Avlon misses the point that Republicans have no history of impaling themselves on their ideological sword. If Romney loses to Obama in 2012, Republicans will be even more desperate to reclaim the throne in 2016 that they are likely to congregate around another “electable” moderate. If that happens it sets the table for Jeb Bush in the exact same way it was set for George W: A moderate who speaks in conservative language can swoop down on a party that is emotionally and by that time, intellectually exhausted from hating the Democratic president.
If Santorum actually does win the nomination he will lose to Obama but it won’t be over ideological purity. If purity was the litmus test Santorum would be one of the worst options for Republicans. Santorum’s recent claim that he opposed right-to-work for his state as a senator but would support it on a federal level as president is a triangulation and pander worthy of Romney.

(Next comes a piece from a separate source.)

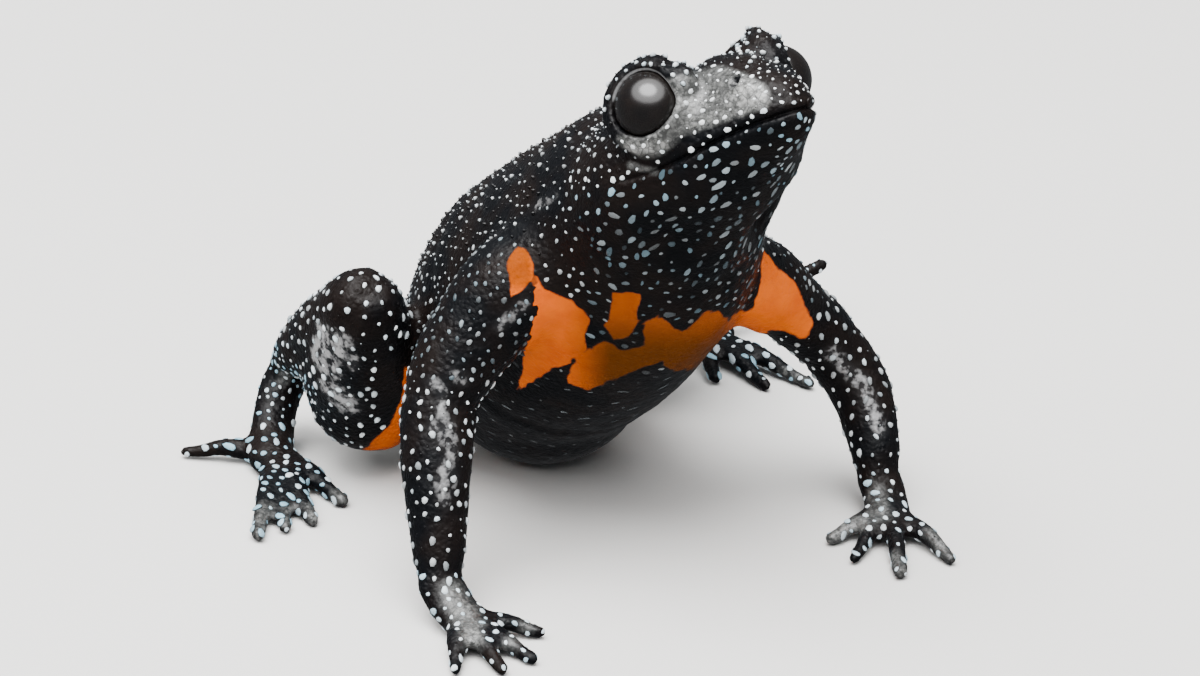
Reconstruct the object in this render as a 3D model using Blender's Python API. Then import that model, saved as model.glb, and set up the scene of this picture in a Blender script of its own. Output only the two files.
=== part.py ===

Avlon doesn’t claim that it is the Tea Party per se that is pushing for this unelectable candidate. He uses the term “conservative populists” that are pushing for Santorum but juxtaposing it with the Tea Party means that he wants them related.
This leads to the second flaw in Avlon’s thesis: that it assumes that Rick Santorum is the nominee that is so far to the right as to be extreme.
A recently surfaced 2008 video of Santorum (h/t Drew Martin) shows that the former senator was pleased that the party was moving away from Goldwaterism and the belief that government has only limited, defined functions. And in 2011 Santorum vowed to fight the libertarian elements of the Tea Party, not the Tea Party in toto, only the components that were urging federalism and constitutionalism.
This is not to say that Santorum is not extreme. He is extreme in his views of executive power and the reach of the federal government but that is not the charge Avlon is making. If Avlon knew the first thing about Santorum he would know that Santorum is the antithesis of the Tea Party populists he is disparaging. He just can’t notice pandering when he sees it.
Avlon’s flawed understanding shouldn’t be too much of a surprise. In a startling contradiction, Avlon wrote:
“The Tea Party driven win of 2010 seems to have taught some in the GOP that firing up the base with extreme anti-Obama rhetoric leads to victories, and so candidates like Gingrich happily comply with talk about ‘Kenyan anti-colonial’ mindsets and ‘secular socialist machines.’ The obvious fact that this works better in comparatively low-turnout, high-intensity midterm elections than in the broader, more representative turnout of presidential years has been ignored, willfully or otherwise.
“Likewise, it’s been scrubbed from many conservative’s memories that the Tea Party in 2010 used libertarian appeals to attract independents—avoiding more polarizing social issues and instead keeping a tight focus on fiscal ones like reducing the deficit and debt.”
At one time and the same Avlon claims that the Tea Party midterm win in 2010 was marked by extremist birther rhetoric that works well in low-turnout events but that the Tea Party also utilized libertarian rhetoric that attracted independents. These sentences appear next to each other and aren’t separated by pages of text. And to suggest that the Tea Party is responsible for “secular social machines” is to imply that John Avlon thinks Newt Gingrich’s career has been personified by cautious, responsible rhetoric.
But Avlon’s piece is instructive in at least one way: It shows what the Tea Party, or what remains of it, will be up against in 2016 if the Republicans do not win the White House in 2012.
Forlorn Tea Partiers have moaned that there was no true Tea Party candidate in this presidential race. Faithful Ron Paul supporters have blogged until they were blue in the fingers that Ron Paul was that candidate to no avail.
But if Republicans can’t beat Obama with rising gas prices and a sluggish economy it will say everything about their disorganization and the candidate’s ineptness and less about their overall philosophical confusion. After all, what does it say about the Tea Party or “conservative populists” if in a presidential race that has already lasted almost a year candidates have risen and fallen due largely to questions about their electability and not whether they were “too conservative”?
And how much harder will it be in 2016, after an eight-year exile from 1600 Pennsylvania Avenue, for an outsider to be judged by anything besides electability when the original fire of the Tea Party is an even more distant memory?